Exactly. The problem with "Source Available" is that it has no real definition and it conveys no user freedoms outside of the (loose) freedom to read the source code, which is why the term has never taken off with anybody. It's wholly inadequate. That's why we needed a new term that does have a concrete definition and does convey user freedoms. Fair Source is meant to sit on the gradient between Open Source and Source Available.
It seems that the only relevant license in context is the Functional Source License (FSL).

What's the point of this new term only encompassing the accompanying new license from the same authors, other than to manipulate our minds to associate "FSL" with "fair"?

FSL is a source-available license. "Fair Source" is the name of an industry lobby group. Uncritically adopting their retaxonomization of software licenses and newspeak is not advisable.

The FSL seems like a valuable contribution and can make sense for companies like GitButler and Sentry.

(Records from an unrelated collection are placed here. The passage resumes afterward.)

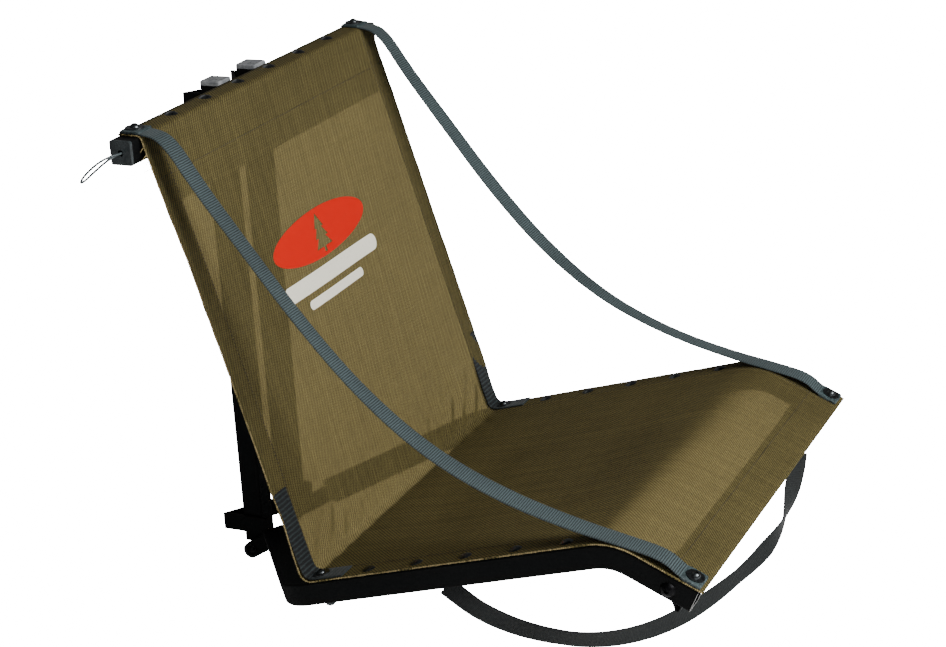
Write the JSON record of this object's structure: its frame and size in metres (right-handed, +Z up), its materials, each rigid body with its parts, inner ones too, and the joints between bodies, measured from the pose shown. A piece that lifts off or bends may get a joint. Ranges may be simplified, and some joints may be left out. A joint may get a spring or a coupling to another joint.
{
  "type": "folding tree seat",
  "caption": "Folding sling seat with a tall mesh back on a black square tube frame, webbing arm straps and notched brackets that bear on a tree.",
  "frame": {"origin": "between the two points of the upper tree bracket, level with its middle, where the trunk's face passes", "axes": "+X to the sitter's left, +Y into the tree, +Z up along the posts; the sitter faces -Y"},
  "size_m": [0.5732, 0.6514, 0.6115],
  "materials": {
    "frame_black": "satin black powder coat on square aluminium tube",
    "end_cap_black": "glossy black moulded plastic",
    "post_cap_grey": "silver grey plastic cap",
    "hardware_dark": "dark gunmetal steel",
    "sling_mesh": "woven olive mesh cloth",
    "webbing_slate": "ribbed slate grey webbing",
    "webbing_dark": "ribbed dark slate webbing",
    "webbing_black": "thin black webbing",
    "cable_coated": "dark plastic coating on wire cable",
    "ferrule": "crimped",
    "bush_nylon": "black nylon"
  },
  "bodies": {
    "back_frame": {"top_bar": "frame_black", "top_bar_end_caps": "end_cap_black", "post_left": "frame_black", "post_right": "frame_black", "post_caps": "post_cap_grey", "post_feet": "end_cap_black", "upper_tree_bracket": "frame_black", "lower_tree_bracket": "frame_black", "pivot_spacers": "frame_black", "pivot_bolts": "hardware_dark", "pivot_nuts": "hardware_dark", "sling_back": "sling_mesh", "sling_crook": "sling_mesh", "top_bar_rivets": "hardware_dark", "top_strap_washers": "hardware_dark", "top_strap_screws": "hardware_dark", "top_strap_nuts": "hardware_dark", "arm_strap_left": "webbing_slate", "arm_strap_right": "webbing_slate", "cable_loop": "cable_coated", "cable_ferrule": "ferrule"},
    "seat_frame": {"hinge_lugs": "frame_black", "pivot_bushes": "bush_nylon", "rail_left": "frame_black", "rail_right": "frame_black", "front_crossbar": "frame_black", "front_crossbar_plugs": "end_cap_black", "front_crossbar_screws": "hardware_dark", "gear_loops": "webbing_black", "carry_strap_loop": "webbing_black", "sling_seat": "sling_mesh", "rail_rivets_left": "hardware_dark", "rail_rivets_right": "hardware_dark", "corner_washers": "hardware_dark", "corner_screws": "hardware_dark", "corner_nuts": "hardware_dark", "front_strap_washers": "hardware_dark", "front_strap_screws": "hardware_dark", "front_strap_nuts": "hardware_dark", "corner_patch_left": "webbing_dark", "corner_patch_right": "webbing_dark", "carry_strap_tab": "webbing_black", "carry_strap_screw": "hardware_dark", "carry_strap": "webbing_black"}
  },
  "joints": [
    {"name": "seat_fold", "type": "hinge", "parent": "back_frame", "child": "seat_frame", "pos_m": [0, -0.03479, -0.529], "axis": [-1, 0, 0], "range_deg": [0, 50], "deforming": ["arm_strap_left", "arm_strap_right", "sling_crook", "corner_patch_left", "corner_patch_right"]}
  ]
}
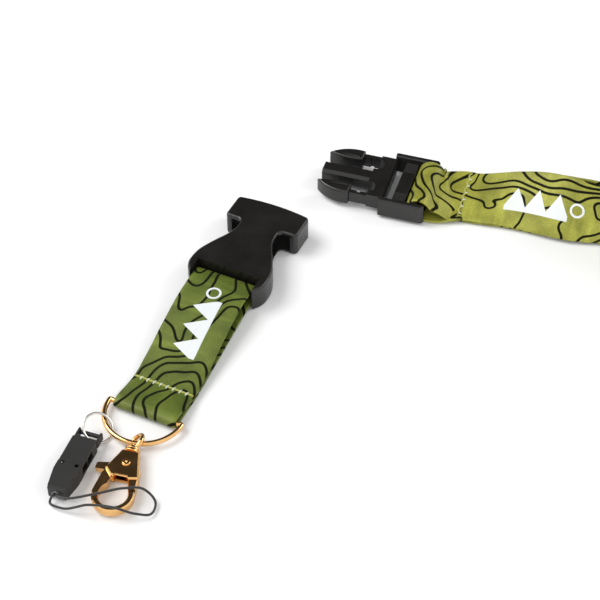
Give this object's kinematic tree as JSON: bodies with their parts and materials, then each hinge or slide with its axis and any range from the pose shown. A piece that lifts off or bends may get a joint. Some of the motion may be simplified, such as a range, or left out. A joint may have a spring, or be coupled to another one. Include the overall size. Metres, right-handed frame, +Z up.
{
  "type": "neck lanyard",
  "caption": "Neck lanyard in printed webbing with a side-release buckle; the detachable end carries a D-ring, a swivel lobster claw and a cord connector.",
  "frame": {"origin": "on the floor plane under the middle of the plug's face that the socket closes on", "axes": "+X along the buckle towards the neck loop, +Y to the plug's left as it points away from the loop, +Z up from the surface it lies on"},
  "size_m": [0.455, 0.2886, 0.0256],
  "materials": {
    "neck_webbing": "satin-woven polyester, printed contour lines",
    "short_webbing": "satin-woven polyester, printed contour lines",
    "thread": "polyester sewing thread",
    "buckle_plastic": "satin moulded acetal, black",
    "gold_plate": "polished, gold plated",
    "spring_steel": "bright drawn wire",
    "nickel_plate": "bright nickel plate",
    "connector_plastic": "matte moulded nylon, black",
    "crimp_metal": "dull metal sleeve",
    "cord_fibre": "braided nylon cord, black"
  },
  "bodies": {
    "neck_loop": {"neck_strap": "neck_webbing"},
    "strap_end": {"buckle_webbing": "neck_webbing", "neck_stitching": "thread"},
    "plug": {"male_frame": "buckle_plastic"},
    "latch_left": {"latch_arm_left": "buckle_plastic"},
    "latch_right": {"latch_arm_right": "buckle_plastic"},
    "socket": {"female_housing": "buckle_plastic"},
    "short_strap": {"short_strap": "short_webbing", "short_strap_stitching": "thread"},
    "d_ring": {"d_ring": "gold_plate"},
    "swivel_bail": {"swivel_bail": "gold_plate"},
    "claw": {"claw_body": "gold_plate", "swivel_pin": "gold_plate", "gate_rivet": "gold_plate", "gate_spring": "spring_steel"},
    "gate": {"gate_lever": "gold_plate"},
    "jump_ring": {"jump_ring": "nickel_plate"},
    "mini_socket": {"mini_socket": "connector_plastic"},
    "mini_plug": {"mini_plug": "connector_plastic", "cord_crimp": "crimp_metal"},
    "mini_latch_left": {"mini_latch_left": "connector_plastic"},
    "mini_latch_right": {"mini_latch_right": "connector_plastic"},
    "cord": {"cord_loop": "cord_fibre"}
  },
  "joints": [
    {"name": "buckle_insert", "type": "slide", "parent": "neck_loop", "child": "strap_end", "axis": [-1, 0, 0], "range_m": [0, 0.0272]},
    {"name": "plug_lift", "type": "hinge", "parent": "strap_end", "child": "plug", "pos_m": [0.0164, 0, 0.00525], "axis": [0, -1, 0], "range_deg": [-60, 0]},
    {"name": "latch_left_squeeze", "type": "hinge", "parent": "plug", "child": "latch_left", "pos_m": [-0.0054, -0.01145, 0.00525], "axis": [0, 0, 1], "range_deg": [-8, 0]},
    {"name": "latch_right_squeeze", "type": "hinge", "parent": "plug", "child": "latch_right", "pos_m": [-0.0054, 0.01145, 0.00525], "axis": [0, 0, 1], "range_deg": [0, 8]},
    {"name": "short_half_swing", "type": "hinge", "parent": "neck_loop", "child": "socket", "pos_m": [-0.01349, -0.02193, 0.00525], "axis": [0, 0, -1], "range_deg": [0, 82.1]},
    {"name": "strap_lift", "type": "hinge", "parent": "socket", "child": "short_strap", "pos_m": [-0.04296, -0.0747, 0.00525], "axis": [0.9905, -0.1374, 0], "range_deg": [-50, 0]},
    {"name": "ring_lift", "type": "hinge", "parent": "short_strap", "child": "d_ring", "pos_m": [-0.04927, -0.14207, 0.0025], "axis": [0.9905, -0.1374, 0], "range_deg": [-60, 0]},
    {"name": "bail_lift", "type": "hinge", "parent": "d_ring", "child": "swivel_bail", "pos_m": [-0.04729, -0.15667, 0.0025], "axis": [0.9885, 0.1513, 0], "range_deg": [-45, 0]},
    {"name": "claw_swivel", "type": "hinge", "parent": "swivel_bail", "child": "claw", "pos_m": [-0.04729, -0.15667, 0.00295], "axis": [0.0454, -0.999, 0], "continuous": true},
    {"name": "gate_open", "type": "hinge", "parent": "claw", "child": "gate", "pos_m": [-0.0465, -0.16754, 0.00275], "axis": [0, 0, -1], "range_deg": [-26, 0]},
    {"name": "jump_ring_lift", "type": "hinge", "parent": "d_ring", "child": "jump_ring", "pos_m": [-0.06067, -0.15164, 0.0025], "axis": [0.6441, -0.7649, 0], "range_deg": [-30, 0]},
    {"name": "connector_lift", "type": "hinge", "parent": "jump_ring", "child": "mini_socket", "pos_m": [-0.06392, -0.1581, 0.0031], "axis": [0.9995, -0.0332, 0], "range_deg": [-20, 0]},
    {"name": "connector_unplug", "type": "slide", "parent": "mini_socket", "child": "mini_plug", "axis": [0.0332, 0.9995, 0], "range_m": [-0.012, 0]},
    {"name": "mini_left_squeeze", "type": "hinge", "parent": "mini_plug", "child": "mini_latch_left", "pos_m": [-0.06718, -0.1748, 0.0031], "axis": [0, 0, 1], "range_deg": [-6, 0]},
    {"name": "mini_right_squeeze", "type": "hinge", "parent": "mini_plug", "child": "mini_latch_right", "pos_m": [-0.06178, -0.17498, 0.0031], "axis": [0, 0, 1], "range_deg": [0, 6]},
    {"name": "cord_lift", "type": "hinge", "parent": "mini_plug", "child": "cord", "pos_m": [-0.06487, -0.18668, 0.0031], "axis": [-0.2702, 0.9628, 0], "range_deg": [-40, 0], "deforming": ["cord_loop"]}
  ],
  "couplings": [
    {"joint": "latch_right_squeeze", "follows": "latch_left_squeeze", "ratio": -1},
    {"joint": "mini_right_squeeze", "follows": "mini_left_squeeze", "ratio": -1}
  ]
}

The accompanying lobbying and propaganda (aka "PR") spoils that somewhat.

Not just FSL. There's also the Fair Core License [0], the Business Source License [1], and we're open to adding more given they abide by the Fair Source Definition. We're just getting started.

[0]: https://fcl.dev

[1]: https://mariadb.com/bsl-faq-mariadb/

You forgot 1.1 – FooLabs takes hundreds of millions of dollars in VC funding and these VCs want to see a 10x return on their investment, which is incompatible with keeping the software free and open source.
Sure. Presumably also the developers at FooLabs would like to continue having a job developing Foo, and the broader software community would like to continue benefiting from additional features and improvements to Foo, which probably wouldn't happen if developing Foo was economically unviable.